TASK GOAL:
Some lines of these records may hold the word "values"; state how many, using only the number.

MATERIAL PROVIDED:
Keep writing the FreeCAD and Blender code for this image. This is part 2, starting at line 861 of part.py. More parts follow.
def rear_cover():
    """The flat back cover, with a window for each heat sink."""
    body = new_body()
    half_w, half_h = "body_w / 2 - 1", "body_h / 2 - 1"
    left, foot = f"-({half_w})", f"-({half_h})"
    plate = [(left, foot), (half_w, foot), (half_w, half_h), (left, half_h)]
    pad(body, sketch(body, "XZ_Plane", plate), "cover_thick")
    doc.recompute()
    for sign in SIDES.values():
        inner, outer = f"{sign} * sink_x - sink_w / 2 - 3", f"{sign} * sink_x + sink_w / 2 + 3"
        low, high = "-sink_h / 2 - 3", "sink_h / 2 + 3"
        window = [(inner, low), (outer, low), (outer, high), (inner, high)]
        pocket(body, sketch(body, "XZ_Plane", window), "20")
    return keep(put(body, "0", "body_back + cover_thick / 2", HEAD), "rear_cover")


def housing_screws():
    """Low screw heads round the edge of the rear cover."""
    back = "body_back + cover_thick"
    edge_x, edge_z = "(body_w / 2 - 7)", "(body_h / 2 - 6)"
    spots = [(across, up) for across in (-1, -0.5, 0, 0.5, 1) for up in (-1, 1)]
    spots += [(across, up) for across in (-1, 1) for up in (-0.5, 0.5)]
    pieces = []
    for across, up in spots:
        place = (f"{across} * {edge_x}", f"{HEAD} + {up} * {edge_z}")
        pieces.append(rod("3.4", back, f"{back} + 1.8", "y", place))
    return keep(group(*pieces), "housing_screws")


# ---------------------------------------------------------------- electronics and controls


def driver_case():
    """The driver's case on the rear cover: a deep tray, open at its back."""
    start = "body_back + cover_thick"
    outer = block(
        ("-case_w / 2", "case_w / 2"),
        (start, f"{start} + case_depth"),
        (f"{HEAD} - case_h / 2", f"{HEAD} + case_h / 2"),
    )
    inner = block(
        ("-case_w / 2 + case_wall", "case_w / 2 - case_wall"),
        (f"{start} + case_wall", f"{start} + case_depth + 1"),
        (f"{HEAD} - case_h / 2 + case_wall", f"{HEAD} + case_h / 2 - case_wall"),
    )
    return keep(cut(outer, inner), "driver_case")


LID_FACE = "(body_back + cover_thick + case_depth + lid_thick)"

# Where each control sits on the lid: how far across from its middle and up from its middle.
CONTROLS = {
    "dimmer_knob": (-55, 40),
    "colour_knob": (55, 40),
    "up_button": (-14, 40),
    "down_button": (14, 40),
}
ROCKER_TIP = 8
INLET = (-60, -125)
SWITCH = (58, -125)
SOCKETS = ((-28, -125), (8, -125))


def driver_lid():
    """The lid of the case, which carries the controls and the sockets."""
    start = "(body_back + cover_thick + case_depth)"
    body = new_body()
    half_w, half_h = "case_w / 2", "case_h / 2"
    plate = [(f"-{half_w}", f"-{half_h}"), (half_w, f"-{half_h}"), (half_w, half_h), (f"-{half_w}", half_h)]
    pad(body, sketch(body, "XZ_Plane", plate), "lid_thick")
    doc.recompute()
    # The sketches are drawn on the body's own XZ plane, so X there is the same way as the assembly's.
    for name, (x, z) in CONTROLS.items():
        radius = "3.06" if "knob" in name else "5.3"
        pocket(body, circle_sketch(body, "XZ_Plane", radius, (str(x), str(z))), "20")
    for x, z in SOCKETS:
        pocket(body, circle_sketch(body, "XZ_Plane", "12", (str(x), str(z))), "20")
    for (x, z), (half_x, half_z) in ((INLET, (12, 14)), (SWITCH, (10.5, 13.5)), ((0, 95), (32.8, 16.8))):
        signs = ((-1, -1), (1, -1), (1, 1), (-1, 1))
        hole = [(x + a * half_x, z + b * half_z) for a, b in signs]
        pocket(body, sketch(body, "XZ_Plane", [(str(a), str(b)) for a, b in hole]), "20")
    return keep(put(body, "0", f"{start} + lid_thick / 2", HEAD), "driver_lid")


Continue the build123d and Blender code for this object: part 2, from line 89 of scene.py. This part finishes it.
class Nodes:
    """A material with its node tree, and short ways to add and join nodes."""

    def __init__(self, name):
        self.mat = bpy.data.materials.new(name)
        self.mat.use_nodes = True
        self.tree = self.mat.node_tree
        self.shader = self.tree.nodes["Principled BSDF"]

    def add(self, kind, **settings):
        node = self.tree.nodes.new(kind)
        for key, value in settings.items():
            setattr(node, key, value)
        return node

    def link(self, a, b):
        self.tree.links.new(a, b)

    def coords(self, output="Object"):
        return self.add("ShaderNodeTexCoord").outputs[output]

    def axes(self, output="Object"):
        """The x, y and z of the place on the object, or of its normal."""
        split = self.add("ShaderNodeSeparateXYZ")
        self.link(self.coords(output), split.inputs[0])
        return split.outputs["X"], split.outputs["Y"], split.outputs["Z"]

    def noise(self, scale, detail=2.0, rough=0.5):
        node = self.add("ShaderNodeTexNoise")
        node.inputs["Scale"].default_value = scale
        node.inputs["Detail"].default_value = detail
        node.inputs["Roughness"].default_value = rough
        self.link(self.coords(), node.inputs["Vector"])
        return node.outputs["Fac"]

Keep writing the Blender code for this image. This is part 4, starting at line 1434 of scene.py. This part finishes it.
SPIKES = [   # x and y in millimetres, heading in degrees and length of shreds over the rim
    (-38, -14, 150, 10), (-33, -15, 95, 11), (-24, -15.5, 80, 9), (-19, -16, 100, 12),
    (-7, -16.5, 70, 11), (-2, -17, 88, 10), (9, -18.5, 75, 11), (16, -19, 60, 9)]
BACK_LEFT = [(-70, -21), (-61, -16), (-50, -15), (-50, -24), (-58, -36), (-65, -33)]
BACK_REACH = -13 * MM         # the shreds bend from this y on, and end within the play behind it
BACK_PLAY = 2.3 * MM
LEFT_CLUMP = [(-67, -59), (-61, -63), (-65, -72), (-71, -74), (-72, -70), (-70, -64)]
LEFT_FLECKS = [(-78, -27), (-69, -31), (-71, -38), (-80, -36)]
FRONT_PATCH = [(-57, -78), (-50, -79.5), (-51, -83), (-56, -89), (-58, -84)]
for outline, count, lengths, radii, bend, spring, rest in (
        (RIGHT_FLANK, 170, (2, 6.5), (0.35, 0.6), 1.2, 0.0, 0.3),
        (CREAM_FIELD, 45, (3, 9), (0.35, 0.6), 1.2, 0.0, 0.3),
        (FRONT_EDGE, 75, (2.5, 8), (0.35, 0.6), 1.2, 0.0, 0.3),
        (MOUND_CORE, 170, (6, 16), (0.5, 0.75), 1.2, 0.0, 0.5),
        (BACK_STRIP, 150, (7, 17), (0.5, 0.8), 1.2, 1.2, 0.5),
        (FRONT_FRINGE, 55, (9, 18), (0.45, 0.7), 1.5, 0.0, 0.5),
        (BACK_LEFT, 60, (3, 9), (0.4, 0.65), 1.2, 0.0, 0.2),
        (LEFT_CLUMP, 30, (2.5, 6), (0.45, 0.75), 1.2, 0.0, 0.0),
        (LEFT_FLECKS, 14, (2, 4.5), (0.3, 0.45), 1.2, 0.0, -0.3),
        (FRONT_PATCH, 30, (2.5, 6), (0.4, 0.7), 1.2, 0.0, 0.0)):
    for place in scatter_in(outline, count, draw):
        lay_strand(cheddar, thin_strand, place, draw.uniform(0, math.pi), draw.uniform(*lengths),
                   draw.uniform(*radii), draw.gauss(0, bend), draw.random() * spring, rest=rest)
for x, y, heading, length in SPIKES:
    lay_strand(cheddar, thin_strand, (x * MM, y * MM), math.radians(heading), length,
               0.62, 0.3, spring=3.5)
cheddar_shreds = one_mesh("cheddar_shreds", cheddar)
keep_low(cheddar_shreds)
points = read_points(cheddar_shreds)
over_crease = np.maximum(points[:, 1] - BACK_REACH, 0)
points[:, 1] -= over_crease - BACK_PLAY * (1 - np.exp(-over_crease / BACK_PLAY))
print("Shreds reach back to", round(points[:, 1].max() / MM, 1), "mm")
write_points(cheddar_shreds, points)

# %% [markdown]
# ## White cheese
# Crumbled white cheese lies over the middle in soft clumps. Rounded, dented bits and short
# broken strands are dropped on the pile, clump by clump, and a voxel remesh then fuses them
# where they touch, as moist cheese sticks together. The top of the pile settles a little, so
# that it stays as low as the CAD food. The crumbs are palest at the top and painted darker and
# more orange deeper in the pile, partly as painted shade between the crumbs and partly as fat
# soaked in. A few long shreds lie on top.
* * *
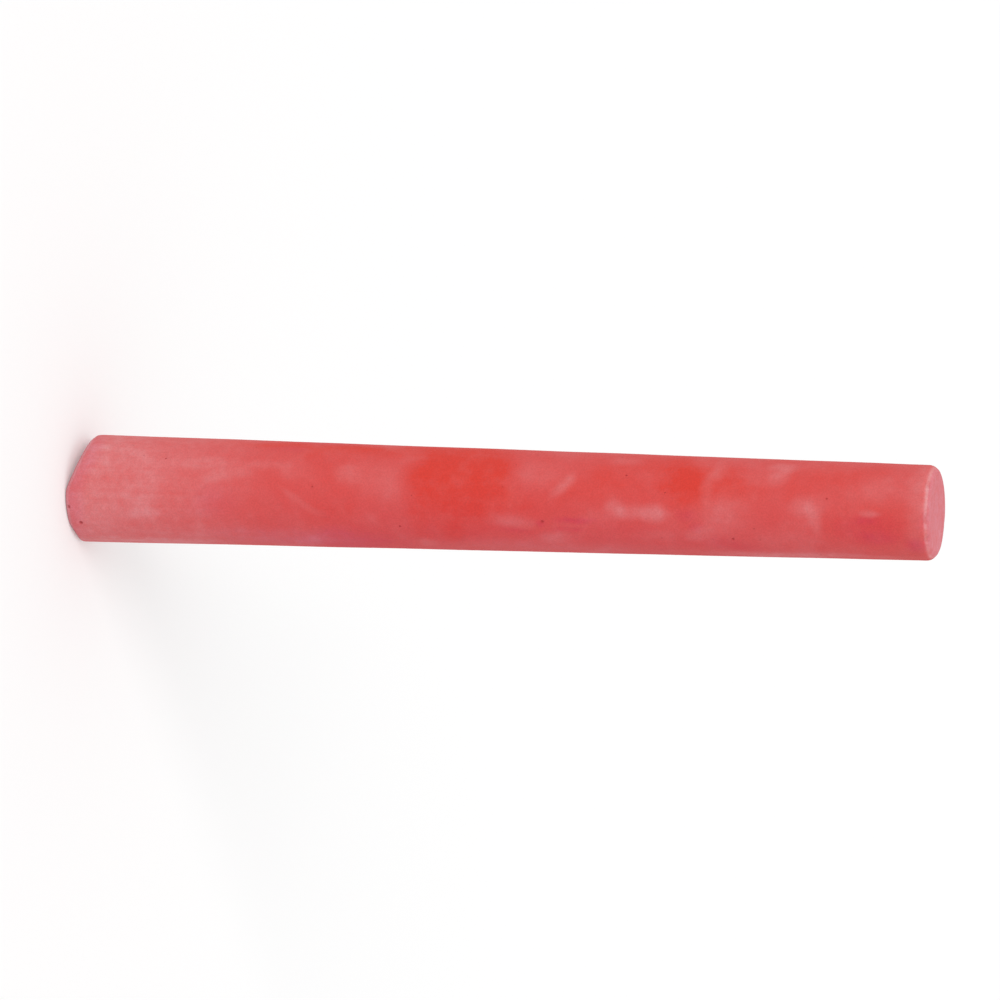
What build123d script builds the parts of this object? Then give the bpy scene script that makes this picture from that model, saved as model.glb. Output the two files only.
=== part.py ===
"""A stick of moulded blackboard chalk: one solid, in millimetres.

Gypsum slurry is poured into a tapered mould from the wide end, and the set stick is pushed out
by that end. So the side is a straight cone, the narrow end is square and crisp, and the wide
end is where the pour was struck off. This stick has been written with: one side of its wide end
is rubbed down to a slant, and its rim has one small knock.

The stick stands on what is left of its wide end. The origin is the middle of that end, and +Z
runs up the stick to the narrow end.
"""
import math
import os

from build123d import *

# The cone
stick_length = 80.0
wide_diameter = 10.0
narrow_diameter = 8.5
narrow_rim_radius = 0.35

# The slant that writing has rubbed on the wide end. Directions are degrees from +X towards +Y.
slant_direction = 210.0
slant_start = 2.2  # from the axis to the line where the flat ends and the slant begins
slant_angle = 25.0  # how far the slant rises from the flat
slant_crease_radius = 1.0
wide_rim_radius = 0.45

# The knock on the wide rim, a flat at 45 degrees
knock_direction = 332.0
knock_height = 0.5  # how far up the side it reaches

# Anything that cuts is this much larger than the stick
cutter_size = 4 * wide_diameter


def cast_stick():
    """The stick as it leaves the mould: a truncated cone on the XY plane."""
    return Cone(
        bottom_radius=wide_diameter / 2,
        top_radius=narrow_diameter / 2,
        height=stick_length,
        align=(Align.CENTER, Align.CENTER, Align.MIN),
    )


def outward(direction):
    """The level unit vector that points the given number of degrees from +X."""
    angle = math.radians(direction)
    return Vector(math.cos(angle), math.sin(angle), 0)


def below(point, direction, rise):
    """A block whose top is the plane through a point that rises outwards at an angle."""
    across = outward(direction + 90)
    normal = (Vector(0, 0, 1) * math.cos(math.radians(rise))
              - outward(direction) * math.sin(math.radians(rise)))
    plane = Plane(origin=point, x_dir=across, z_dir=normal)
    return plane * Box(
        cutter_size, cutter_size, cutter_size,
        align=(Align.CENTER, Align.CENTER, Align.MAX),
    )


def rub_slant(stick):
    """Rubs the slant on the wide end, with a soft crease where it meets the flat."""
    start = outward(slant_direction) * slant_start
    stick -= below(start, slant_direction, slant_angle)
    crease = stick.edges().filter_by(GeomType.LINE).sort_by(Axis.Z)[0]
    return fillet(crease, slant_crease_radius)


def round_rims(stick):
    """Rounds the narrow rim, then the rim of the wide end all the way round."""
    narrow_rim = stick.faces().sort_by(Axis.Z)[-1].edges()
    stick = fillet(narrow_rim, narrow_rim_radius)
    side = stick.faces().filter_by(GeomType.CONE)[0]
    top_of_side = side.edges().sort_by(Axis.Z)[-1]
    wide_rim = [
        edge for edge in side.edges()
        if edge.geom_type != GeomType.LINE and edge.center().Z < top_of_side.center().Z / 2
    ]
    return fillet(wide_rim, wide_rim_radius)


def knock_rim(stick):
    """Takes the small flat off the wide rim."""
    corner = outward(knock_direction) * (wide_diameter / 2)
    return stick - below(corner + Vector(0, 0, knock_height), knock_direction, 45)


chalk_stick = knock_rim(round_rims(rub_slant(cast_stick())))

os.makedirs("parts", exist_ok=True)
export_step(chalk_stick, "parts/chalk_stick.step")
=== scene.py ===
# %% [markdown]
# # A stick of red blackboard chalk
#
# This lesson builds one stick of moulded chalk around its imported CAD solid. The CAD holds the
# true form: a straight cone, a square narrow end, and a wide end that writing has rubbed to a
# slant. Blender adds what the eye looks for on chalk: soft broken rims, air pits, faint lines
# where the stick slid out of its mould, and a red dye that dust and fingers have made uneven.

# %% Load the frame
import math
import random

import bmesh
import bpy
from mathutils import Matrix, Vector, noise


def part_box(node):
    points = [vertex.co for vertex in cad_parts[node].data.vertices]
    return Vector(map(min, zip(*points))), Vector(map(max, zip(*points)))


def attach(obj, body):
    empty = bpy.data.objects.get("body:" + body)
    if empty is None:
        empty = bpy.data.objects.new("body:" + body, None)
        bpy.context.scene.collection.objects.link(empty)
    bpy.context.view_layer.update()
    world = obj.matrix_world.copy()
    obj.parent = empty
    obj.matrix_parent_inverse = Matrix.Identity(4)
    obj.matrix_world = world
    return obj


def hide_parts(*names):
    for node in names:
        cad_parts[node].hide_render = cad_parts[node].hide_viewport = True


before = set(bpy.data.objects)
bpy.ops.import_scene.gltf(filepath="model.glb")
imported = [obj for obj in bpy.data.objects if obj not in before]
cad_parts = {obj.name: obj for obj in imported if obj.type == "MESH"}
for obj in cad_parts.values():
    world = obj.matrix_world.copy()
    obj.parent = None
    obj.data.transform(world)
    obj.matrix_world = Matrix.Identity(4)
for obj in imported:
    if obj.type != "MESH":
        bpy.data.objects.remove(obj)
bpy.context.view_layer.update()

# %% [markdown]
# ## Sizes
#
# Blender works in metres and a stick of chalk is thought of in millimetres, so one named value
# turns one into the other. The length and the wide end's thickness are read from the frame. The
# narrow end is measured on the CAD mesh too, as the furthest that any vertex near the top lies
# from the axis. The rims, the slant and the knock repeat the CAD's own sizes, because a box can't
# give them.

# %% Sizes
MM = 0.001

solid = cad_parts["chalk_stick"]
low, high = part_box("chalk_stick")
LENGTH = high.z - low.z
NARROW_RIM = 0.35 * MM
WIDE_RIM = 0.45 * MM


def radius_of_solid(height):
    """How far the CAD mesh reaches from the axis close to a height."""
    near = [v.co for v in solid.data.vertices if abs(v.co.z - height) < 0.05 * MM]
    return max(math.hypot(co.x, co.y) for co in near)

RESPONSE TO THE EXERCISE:
2